I learned something today;  There’s a right way and a wrong way to object to someone referring to women’s ‘pussies’.

Man, am I glad I tuned in to the ABC this morning.

Apparently, the statement; “I don’t want anyone to talk about my daughter or mother as pussies”, is something that men say to defend the honour of women. It suggests ownership – that (in this case) Trump is somehow sullying a possession that isn’t his. This is the equivalent of a man saying; it’s MY pussy, not yours!  Back off!

In case you’re wondering, the correct way to deal with challenging pussy situations is to demand that women be spoken to with respect because they are women, not because they are the putative possession of a man.

Less clear is what to do if you already happen to be a  woman, but still object to the idea of your mother or daughter being called a pussy. Feminism’s removed that particular protest – see above. It’s only for men, cos you know, they own us.

This doesn’t make a whole lot of sense. Yeah, I get that men have a proprietary relationship with women in western culture. It exists, to greater or lesser degrees. But I don’t really think attacking men for defending women automatically suggests patriarchal ownership, no more so than any other exchange or utterance they might make about women.

And as far as Trump is concerned I think claiming his disrespect as something uniquely targeted at women comes straight out of the Hilary playbook. It’s just her PR machine getting the 17th estate (click-bait vox-pop feminism) to call Trump a tumescent fool.

Here’s the thing; this isn’t news. Donald Trump’s disrespect isn’t limited to women. He’s an arsehole to minorities, poor people, Mexicans – in fact, unless you’re a white, super-hot wanna be model with a penchant for friendship bracelets and vampire movies, he pretty much hates you.

The idea that Trump thinks poorly of women shouldn’t come as a shock. The only women he allows himself to be seen in company of are poorly upholstered sex toys. He obviously thinks this makes him look like a powerful man (rather than a desperate pervert rubbing himself in the Judy Blume section of the public library). This should tell us everything we need to know. Quite some time ago.
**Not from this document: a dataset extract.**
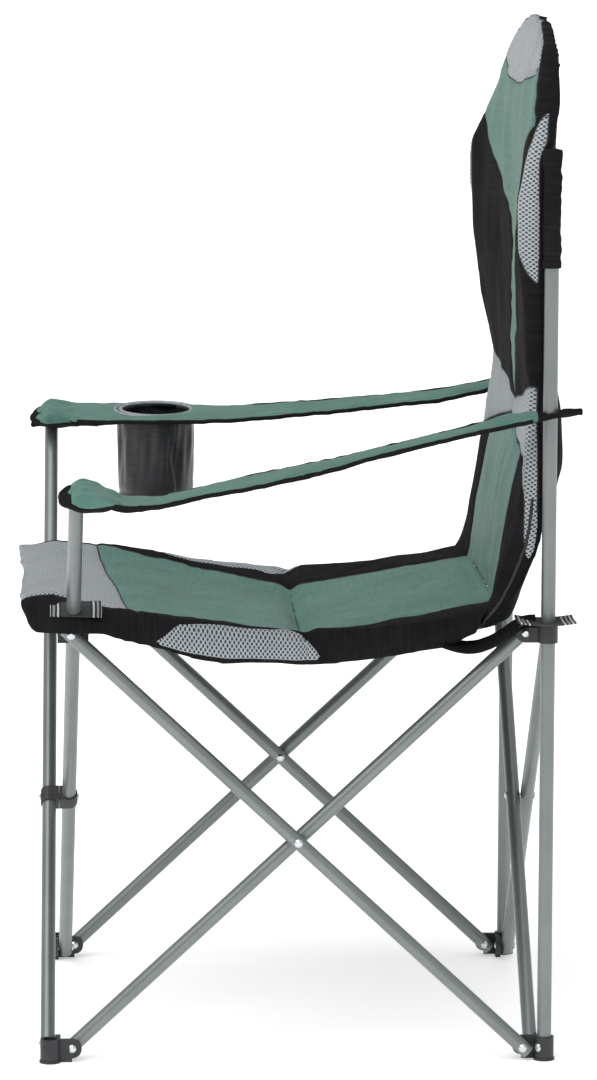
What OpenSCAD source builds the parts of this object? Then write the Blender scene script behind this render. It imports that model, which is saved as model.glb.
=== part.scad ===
// Folding camp chair with a high padded back, hung in a four-scissor tube frame.
// +Z is up, the sitter faces -Y and +X is the sitter's left. The origin is on the floor,
// under the middle of the overall box.

/* [Frame] */
// Distance between the two pivots of a foot pair, the same on all four sides
pivot_span = 470; // [460:1:480]
// Height of the foot pivots above the floor
foot_pivot_z = 14; // [14:0.5:16]
// Height of the hub pivots above the floor
hub_pivot_z = 451; // [446:1:456]
// Outer diameter of every tube
tube_d = 15; // [14:0.5:15]
// Wall of every tube
tube_wall = 1.2; // [0.8:0.1:2]
// Gap between two tubes where they cross
cross_gap = 0.4; // [0.2:0.1:0.6]
// Distance from the centre to the plane between a side's two tubes
side_plane = 253; // [253:0.5:254]
// Tube left beyond a pivot hole
end_margin = 8.5; // [8:0.1:8.5]
// Front tube, from its foot pivot to the arm tip
arm_reach = 871; // [860:1:880]
// Top of the rear posts
post_top_z = 946; // [935:1:950]

/* [Rivets] */
// Diameter of a rivet's shank
rivet_d = 4.9; // [4.5:0.1:5]
// Play round a rivet in its hole, on the radius
rivet_play = 0.05; // [0.03:0.01:0.08]
// Diameter of a rivet's head
head_d = 8.4; // [7.5:0.1:8.6]
// Height of a rivet's head
head_h = 1.5; // [1:0.1:1.5]
// Gap under a rivet's head
head_play = 0.15; // [0.1:0.01:0.2]

/* [Seat] */
// Half the width of the seat
seat_half = 262; // [258:1:264]
// Front edge of the seat
seat_front_y = -290; // [-294:1:-286]
// Rear edge of the seat
seat_rear_y = 203; // [198:1:204]
// Thickness of the seat's padding
seat_thick = 29; // [24:1:30]
// How far the middle of the seat hangs below its sides
seat_sag = 16; // [5:1:20]

/* [Back] */
// Half the width of the back
back_half = 262; // [258:1:263]
// Height of the top edge of the back
back_top_z = 1081; // [1070:1:1085]
// Height where the head part starts
head_low_z = 962; // [958:1:966]

/* [Arms] */
// Half the width of an arm's padding
arm_half = 34; // [30:1:36]
// Thickness of an arm's padding
arm_thick = 13; // [10:1:14]
// Height where an arm's strap goes round its post
arm_strap_z = 681; // [676:1:686]
// Inner diameter of the cup holder
cup_d = 84; // [80:1:88]
// Depth of the cup holder's pouch
cup_deep = 88; // [80:1:92]

/* [Hidden] */
$fn = 48;

half_span = pivot_span / 2;
tube_r = tube_d / 2;
bore_r = tube_r - tube_wall;
rise = hub_pivot_z - foot_pivot_z;
bar_len = norm([pivot_span, rise]);
lean = atan2(pivot_span, rise);
outer_x = side_plane + (tube_d + cross_gap) / 2;
inner_x = side_plane - (tube_d + cross_gap) / 2;
hole_r = rivet_d / 2 + rivet_play;

// The rear post stands at the outer corner of its two tube pairs
post_xy = 258;
socket_r = 10.2;
socket_bore_r = tube_r + 0.05;
foot_floor = 3;
foot_top_z = 25;
hub_low_z = 441;
hub_high_z = 462;
lug_r = 10;
lug_gap = 0.3;
lug_inner_x = inner_x + tube_r + lug_gap;
lug_outer_x = outer_x - tube_r - lug_gap;
lug_thick = 5.6;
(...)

So why do I have to listen to three thirty-somethings on the ABC, earnestly squirming through a ‘respectful’ conversation about Trump’s misogyny?

Maybe I’m getting old, but I’m growing increasingly tired of this brand of manufactured squabbling within feminism.  It damages the cause in two ways. First, it detracts attention from more important debates we need to have about gender roles in modern life. I want to talk about work, and money and household labour and children and reproductive rights and childcare and children’s rights. These are all important feminist issues.

But it also has a more insidious effect; this kind of nit-picking destabilises and alienates those who would otherwise be engaged in this discussion. Men and women are cagey about engaging in feminist conversations for fear of falling foul of an increasingly rarified elite set of cultural mores. Self-censorship floats on top of a bubbling brew of resentment and dissent.

So as a feminist woman, I’m going to say a few things;

It’s OK for you to use the word cunt. I won’t get mortally offended if you assume I’m ‘just a mother’ or assume I don’t pay tax or can’t back a trailer. If we’re in a meeting I’ll make you a coffee but only if I’m making one for myself (I’m also a lazy feminist).I will take your sexism in good faith – I won’t automatically assume you’re being an arsehole on purpose. Of course, if you talk to me like an extremely sexist, boorish old man (this happens from time to time) I’ll make fun of you in a cruel and unfair way. (This also happens).